Methods: A secondary data analysis of patient level data collected from participants receiving outpatient community based care was completed (n = 336). Treatment completion was framed as participating in 8-12 TIC treatment sessions. Direct and moderating effects of predisposing variables on the relationship between need variables and TIC treatment completion were examined using stepwise logistic regression. Need variables examining functioning included Sheehan Disability Scale, SDS – Work and School; Social, Home-Family life and the WHO-QOL–Health, Psychological, Social Support, and Environmental domains.
The study sample met cut off criteria for PTSD (PCL-5 > 33; M = 45.9, S.D. = 18.7) and reported experiencing on average 4.87 (S.D. = 3.09) types of traumatic events in their lifetime, with assaultive crimes as the most common. By majority the sample identified as female (83%), Mexican (76%), reported as born outside of the United States (61.3%; Years in the U.S., M = 23.6, S. D. = 11.1), and approximately half reported speaking Spanish only (49.1%).
Results: Overall, 62.3% of individuals completed TIC services with at least 8+ sessions. Analysis revealed increased years residing in the United States (OR = 1.07, 95% CI = 1.02, 1.13) and self-reported disability in family-home responsibilities (SDS; OR = .801, 95% CI = 0.668, 0.960) were predictive of TIC treatment completion. No direct effects with other predisposing, enabling or need variables were present, however, a significant interaction resulted with the relationship between years in the U.S. and quality of life – psychological well-being (OR = .908, 95% CI = .962, .998) and environmental well-being (OR = 1.11, 95% CI = 1.01, 1.03).

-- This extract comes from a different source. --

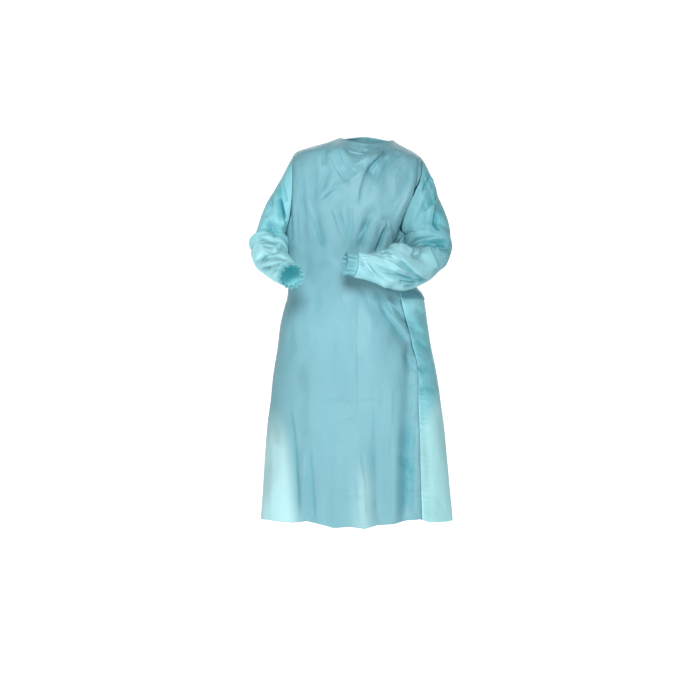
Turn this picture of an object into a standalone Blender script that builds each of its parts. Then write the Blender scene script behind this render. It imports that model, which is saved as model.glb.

Conclusion & Implications: Results suggest the need to emphasize resources in the treatment experience that help manage the impact of PTSD on multi-faceted daily life needs to support well-being, especially for non-U.S. born clients who may be less familiar with systems of care and have competing priorities in treatment needs. Promoting connections to alleviate stress around health, social support, and community can remove barriers to care and enhance perceived value of mental health treatment supporting treatment adherence.